The Necropolis Act came into force on 1 January 1868 and the cemetery was officially opened.

By 1879, more land was needed and the remaining 233 hectares of the former “Hyde Park” were then purchased. By the 1890s the cemetery was home to several buildings including the St Michael the Archangel Chapel and various cottages for section managers and sextons.

Like a lot of 19th century Sydney architecture, both were built with the familiar colour of Pyrmont sandstone. However, with the arrival of the motorised hearse the railway came to an end in 1948. Rookwood Necropolis still retains much of its nineteenth century features. It was with the development of a romantic attitude towards death and dying in Victorian Britain that saw the Garden Cemetery make its debut. The main purpose of a garden cemetery was to “be a park-like location set aside as a pleasant resting place for the dead and a comforting site for mourners to visit” (David A Weston, “The Sleeping City”).

The cemetery was a major employer at the turn of the century, attracting stone masons from all over Sydney to work on headstones and the many Gothic buildings within the Rookwood grounds. In earlier times death was accompanied by more elaborate rituals than we are accustomed to today. At the end of the 19th Century, coffins were brought to Rookwood by train from the Mortuary Station in the city. The Rookwood Station was dismantled and re-erected as an Anglican church in Canberra.

The first registered burial in the Roman Catholic Cemetery was of a 14 month old baby, Catherine McMullen. The burial took place on the 7th January 1867. The Catholic section of Rookwood takes up approximately one-third of the area of the cemetery.

One of the graves there once attracted famed magician Harry Houdini. It is the burial-place of one of the notorious Davenport Brothers, who are said to still haunt the cemetery. Ira and William Davenport toured the world giving demonstrations of alleged spirit phenomena. While the pair were securely tied in a special ‘spirit cabinet’ the ‘spirits’ played musical instruments and performed other ‘manifestations’ in darkened theatres. Then on July 1, 1877, while they were on tour in Australia, the long-ailing younger brother William died and was buried at Rookwood.

Decades later, in 1910, while Houdini was himself on tour there, paid a visit to the grave, accompanied by two fellow magicians, only to find the grave had been sadly neglected and so put in fresh flowers and had the stone work repaired. The surviving brother, Ira was so moved by Houdini’s act of kindness that he confessed the brothers’ tricks, even teaching Houdini the famous ‘Davenport Rope-Tie’, the secret so well-kept, that not even his sons knew it.

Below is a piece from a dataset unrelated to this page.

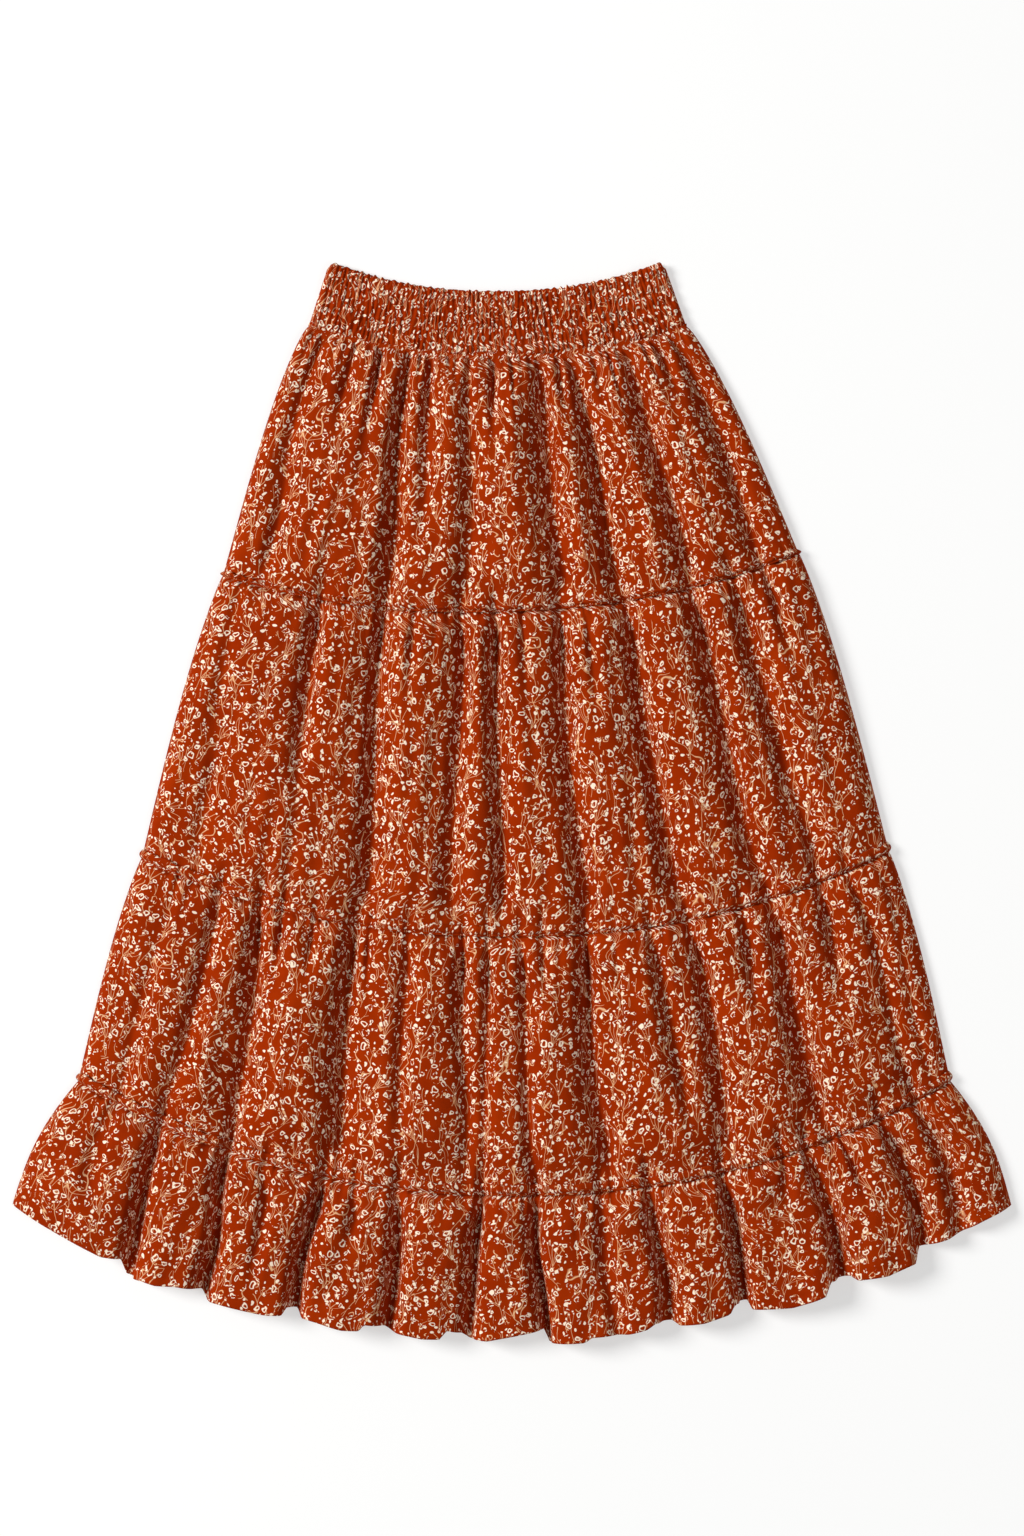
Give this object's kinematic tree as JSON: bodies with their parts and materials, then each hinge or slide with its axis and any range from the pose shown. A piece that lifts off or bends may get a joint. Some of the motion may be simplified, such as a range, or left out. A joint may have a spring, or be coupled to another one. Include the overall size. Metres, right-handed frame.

The cemetery is now managed by five denominational Trusts, each of which is responsible for the care and maintenance of a number of burial sections catering to various ethnic and cultural groups within the community. The following individual Trusts manage the cemetery on behalf of the NSW State Government: Anglican & General Cemetery Trusts, the Catholic Cemeteries Board, The Independent Cemetery Trust, Jewish Cemetery, Muslim Cemetery Trust, and, importantly, The NSW Cremation Company, which founded and operates The Rookwood Crematorium, the oldest operating crematorium in the country. The NSW Cremation Company is the only private company operating a ‘cemetery’ section within the necropolis grounds, today the company is part of the Invocare company.

Rookwood also contains a number of memorial shrines including those dedicated to victims of the Holocaust and to members of the merchant marine killed in wartime. The Sydney War Cemetery is in the eastern section of the necropolis. The Circle of Love is a shrine dedicated to stillborn children or those who died in young infancy.

The “Friends of Rookwood Inc” is a voluntary organisation dedicated to preserving the site. As the largest Victorian era cemetery still in operation in the world, Rookwood is of significant national and historical importance.

Some older sections of Rookwood are overgrown with plants, some now large trees or groves, as well as an interesting array of remnant indigenous flora. This results in quite an eclectic mix of flora to be found within the necropolis. The Serpentine Canal within the Anglican section was restored in recent years, repairing and replacing ornamentation, landscaping and vegetation over 31 hectares of the cemetery.

Notable residents

  • John Gowing, co-founder of Gowings store
  • Kenneth Slessor, poet
  • James Toohey, brewer
  • Jimmy Governor, outlaw
  • Peter Dodds McCormick, songwriter (“Advance Australia Fair”)
  • Louisa Lawson, suffragette
  • Lilian Fowler, Australia’s first female mayor
  • Bea Miles, well-known Sydney eccentric
  • Jack Lang, former Premier of New South Wales
  • Joseph Cahill, former Premier of New South Wales
  • David Jones, founder of David Jones stores
  • John Fairfax, newspaper proprietor
  • Abe Saffron, Sydney businessman and “underworld figure”
  • Jacob Pitman, advocate of shorthand (whose epitaph is written phonetically)
  • Sally Anne Huckstep, Sydney underworld figure
  • Three Victoria Cross recipients: Sergeant John Paton, awarded in Indian Mutiny
  • Captain Richard Been Stannard, Royal Naval Reserve, awarded in Norway campaign, World War II (cremated)
  • Sergeant John Woods Whittle, awarded in World War I.

As of 1st January 2013, Rookwood Necropolis contains the graves of a total 680 Commonwealth service personnel that are registered by the Commonwealth War Graves Commission, over 400 from World War I and over 260 from World War II, besides 3 Dutch war graves. The Commission also record 132 Commonwealth service personnel of World War II were cremated at Rookwood Crematorium.

Haunted Auckland visited the Rookwood Cemetery on Feb 23rd 2013.